Records to process —
● ● ●
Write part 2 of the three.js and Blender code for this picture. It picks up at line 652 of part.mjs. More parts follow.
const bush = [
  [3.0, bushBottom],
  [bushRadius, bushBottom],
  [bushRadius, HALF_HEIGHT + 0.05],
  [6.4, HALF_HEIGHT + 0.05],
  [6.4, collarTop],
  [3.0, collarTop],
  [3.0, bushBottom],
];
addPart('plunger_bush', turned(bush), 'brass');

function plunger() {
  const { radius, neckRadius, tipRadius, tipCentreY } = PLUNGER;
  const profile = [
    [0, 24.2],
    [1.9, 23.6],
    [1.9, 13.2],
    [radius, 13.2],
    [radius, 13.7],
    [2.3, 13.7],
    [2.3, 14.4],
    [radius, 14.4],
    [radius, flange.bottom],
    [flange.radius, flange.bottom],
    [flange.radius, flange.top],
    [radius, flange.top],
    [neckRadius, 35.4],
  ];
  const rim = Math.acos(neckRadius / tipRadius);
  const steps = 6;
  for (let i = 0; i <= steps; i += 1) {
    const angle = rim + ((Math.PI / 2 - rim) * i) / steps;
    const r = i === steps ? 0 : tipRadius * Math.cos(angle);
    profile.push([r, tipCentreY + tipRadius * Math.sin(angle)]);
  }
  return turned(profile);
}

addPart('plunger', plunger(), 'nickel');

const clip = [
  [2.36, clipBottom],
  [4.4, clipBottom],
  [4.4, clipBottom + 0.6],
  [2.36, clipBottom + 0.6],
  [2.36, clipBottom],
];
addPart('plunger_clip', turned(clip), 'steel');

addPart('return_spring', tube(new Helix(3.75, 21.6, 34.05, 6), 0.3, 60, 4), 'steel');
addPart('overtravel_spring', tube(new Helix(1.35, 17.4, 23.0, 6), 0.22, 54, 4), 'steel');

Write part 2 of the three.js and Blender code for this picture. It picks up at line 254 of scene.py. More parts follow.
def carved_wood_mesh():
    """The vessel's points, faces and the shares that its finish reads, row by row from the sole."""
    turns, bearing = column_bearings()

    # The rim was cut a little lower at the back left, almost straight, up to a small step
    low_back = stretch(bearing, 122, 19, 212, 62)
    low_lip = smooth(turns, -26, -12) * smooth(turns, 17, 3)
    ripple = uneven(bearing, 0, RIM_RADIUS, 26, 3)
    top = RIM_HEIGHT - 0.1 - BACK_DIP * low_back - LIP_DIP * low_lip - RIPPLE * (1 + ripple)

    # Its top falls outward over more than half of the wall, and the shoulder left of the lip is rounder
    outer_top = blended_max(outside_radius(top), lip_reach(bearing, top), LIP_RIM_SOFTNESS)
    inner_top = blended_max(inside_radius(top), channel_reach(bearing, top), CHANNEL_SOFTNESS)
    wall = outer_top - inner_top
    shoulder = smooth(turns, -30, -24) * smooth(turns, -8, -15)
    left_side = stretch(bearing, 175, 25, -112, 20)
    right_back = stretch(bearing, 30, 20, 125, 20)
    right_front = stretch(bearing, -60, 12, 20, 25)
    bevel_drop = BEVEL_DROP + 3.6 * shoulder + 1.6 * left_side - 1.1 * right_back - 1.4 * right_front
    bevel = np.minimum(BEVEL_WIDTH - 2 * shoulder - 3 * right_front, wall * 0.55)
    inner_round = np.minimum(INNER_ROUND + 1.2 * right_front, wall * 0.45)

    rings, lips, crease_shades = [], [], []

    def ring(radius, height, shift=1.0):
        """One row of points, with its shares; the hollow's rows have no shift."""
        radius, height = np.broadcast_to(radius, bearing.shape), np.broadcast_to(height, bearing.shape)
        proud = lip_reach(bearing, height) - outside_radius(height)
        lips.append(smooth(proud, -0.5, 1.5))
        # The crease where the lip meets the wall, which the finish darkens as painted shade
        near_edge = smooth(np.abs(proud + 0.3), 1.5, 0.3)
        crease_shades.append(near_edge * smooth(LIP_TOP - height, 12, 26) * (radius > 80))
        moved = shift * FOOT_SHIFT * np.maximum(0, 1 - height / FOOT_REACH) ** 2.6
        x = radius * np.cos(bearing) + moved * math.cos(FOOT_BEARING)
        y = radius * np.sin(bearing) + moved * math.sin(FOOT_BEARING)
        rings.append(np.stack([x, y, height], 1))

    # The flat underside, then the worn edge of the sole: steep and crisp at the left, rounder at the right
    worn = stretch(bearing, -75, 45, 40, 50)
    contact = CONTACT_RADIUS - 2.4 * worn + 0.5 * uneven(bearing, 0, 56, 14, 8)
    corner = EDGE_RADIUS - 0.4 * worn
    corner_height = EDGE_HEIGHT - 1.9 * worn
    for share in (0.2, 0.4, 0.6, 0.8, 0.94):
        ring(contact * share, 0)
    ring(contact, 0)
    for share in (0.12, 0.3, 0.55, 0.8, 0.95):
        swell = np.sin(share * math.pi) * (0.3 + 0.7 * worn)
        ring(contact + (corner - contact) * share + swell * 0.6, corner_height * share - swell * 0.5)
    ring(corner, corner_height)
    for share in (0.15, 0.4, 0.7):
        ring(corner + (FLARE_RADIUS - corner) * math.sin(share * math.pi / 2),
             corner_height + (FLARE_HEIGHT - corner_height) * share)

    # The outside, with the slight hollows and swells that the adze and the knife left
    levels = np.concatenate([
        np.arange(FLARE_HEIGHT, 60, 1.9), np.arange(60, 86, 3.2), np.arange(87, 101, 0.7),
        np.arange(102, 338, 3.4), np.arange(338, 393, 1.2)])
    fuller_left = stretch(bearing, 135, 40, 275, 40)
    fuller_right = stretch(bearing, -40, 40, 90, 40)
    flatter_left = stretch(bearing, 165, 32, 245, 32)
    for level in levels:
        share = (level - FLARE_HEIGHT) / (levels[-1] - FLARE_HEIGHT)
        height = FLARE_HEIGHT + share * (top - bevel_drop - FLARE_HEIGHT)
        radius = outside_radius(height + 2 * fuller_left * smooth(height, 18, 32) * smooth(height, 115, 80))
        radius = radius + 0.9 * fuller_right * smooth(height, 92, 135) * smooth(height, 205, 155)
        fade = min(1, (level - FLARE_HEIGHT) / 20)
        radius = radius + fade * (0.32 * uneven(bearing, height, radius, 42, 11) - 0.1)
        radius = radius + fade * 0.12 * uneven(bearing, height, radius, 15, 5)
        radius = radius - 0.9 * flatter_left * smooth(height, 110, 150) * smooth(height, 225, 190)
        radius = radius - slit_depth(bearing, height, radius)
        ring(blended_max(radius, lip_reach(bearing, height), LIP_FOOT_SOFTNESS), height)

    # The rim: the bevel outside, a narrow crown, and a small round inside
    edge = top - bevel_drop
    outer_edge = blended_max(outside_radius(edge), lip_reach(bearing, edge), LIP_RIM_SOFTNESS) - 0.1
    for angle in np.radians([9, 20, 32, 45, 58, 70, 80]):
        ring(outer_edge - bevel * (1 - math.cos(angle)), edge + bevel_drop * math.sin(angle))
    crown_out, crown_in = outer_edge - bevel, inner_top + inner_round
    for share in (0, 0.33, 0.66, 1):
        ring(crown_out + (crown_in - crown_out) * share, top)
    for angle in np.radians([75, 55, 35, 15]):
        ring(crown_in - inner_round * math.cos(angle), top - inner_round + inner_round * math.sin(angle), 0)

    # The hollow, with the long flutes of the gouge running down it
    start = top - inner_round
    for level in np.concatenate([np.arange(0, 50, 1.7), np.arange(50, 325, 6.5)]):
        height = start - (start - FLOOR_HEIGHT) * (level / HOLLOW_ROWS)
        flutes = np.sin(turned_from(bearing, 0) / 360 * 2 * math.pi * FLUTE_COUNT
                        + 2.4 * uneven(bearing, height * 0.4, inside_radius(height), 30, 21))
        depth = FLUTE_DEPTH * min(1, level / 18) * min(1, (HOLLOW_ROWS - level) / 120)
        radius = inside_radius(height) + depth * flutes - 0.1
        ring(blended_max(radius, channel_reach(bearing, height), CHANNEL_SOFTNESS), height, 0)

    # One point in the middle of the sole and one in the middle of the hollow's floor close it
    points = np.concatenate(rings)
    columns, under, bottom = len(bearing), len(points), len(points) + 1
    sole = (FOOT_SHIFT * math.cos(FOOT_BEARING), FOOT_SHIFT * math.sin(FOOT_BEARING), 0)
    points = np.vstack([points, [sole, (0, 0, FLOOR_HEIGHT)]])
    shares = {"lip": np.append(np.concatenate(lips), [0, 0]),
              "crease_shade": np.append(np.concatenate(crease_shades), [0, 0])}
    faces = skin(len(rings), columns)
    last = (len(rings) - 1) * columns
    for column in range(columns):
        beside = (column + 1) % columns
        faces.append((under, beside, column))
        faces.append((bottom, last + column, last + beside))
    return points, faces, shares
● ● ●
What is being asked — Repeat exactly the lines from the first line of the records above through the line containing "54, 4), 'steel');", both included, and nothing else.

Answer to the problem —
Write part 2 of the three.js and Blender code for this picture. It picks up at line 652 of part.mjs. More parts follow.
const bush = [
  [3.0, bushBottom],
  [bushRadius, bushBottom],
  [bushRadius, HALF_HEIGHT + 0.05],
  [6.4, HALF_HEIGHT + 0.05],
  [6.4, collarTop],
  [3.0, collarTop],
  [3.0, bushBottom],
];
addPart('plunger_bush', turned(bush), 'brass');

function plunger() {
  const { radius, neckRadius, tipRadius, tipCentreY } = PLUNGER;
  const profile = [
    [0, 24.2],
    [1.9, 23.6],
    [1.9, 13.2],
    [radius, 13.2],
    [radius, 13.7],
    [2.3, 13.7],
    [2.3, 14.4],
    [radius, 14.4],
    [radius, flange.bottom],
    [flange.radius, flange.bottom],
    [flange.radius, flange.top],
    [radius, flange.top],
    [neckRadius, 35.4],
  ];
  const rim = Math.acos(neckRadius / tipRadius);
  const steps = 6;
  for (let i = 0; i <= steps; i += 1) {
    const angle = rim + ((Math.PI / 2 - rim) * i) / steps;
    const r = i === steps ? 0 : tipRadius * Math.cos(angle);
    profile.push([r, tipCentreY + tipRadius * Math.sin(angle)]);
  }
  return turned(profile);
}

addPart('plunger', plunger(), 'nickel');

const clip = [
  [2.36, clipBottom],
  [4.4, clipBottom],
  [4.4, clipBottom + 0.6],
  [2.36, clipBottom + 0.6],
  [2.36, clipBottom],
];
addPart('plunger_clip', turned(clip), 'steel');

addPart('return_spring', tube(new Helix(3.75, 21.6, 34.05, 6), 0.3, 60, 4), 'steel');
addPart('overtravel_spring', tube(new Helix(1.35, 17.4, 23.0, 6), 0.22, 54, 4), 'steel');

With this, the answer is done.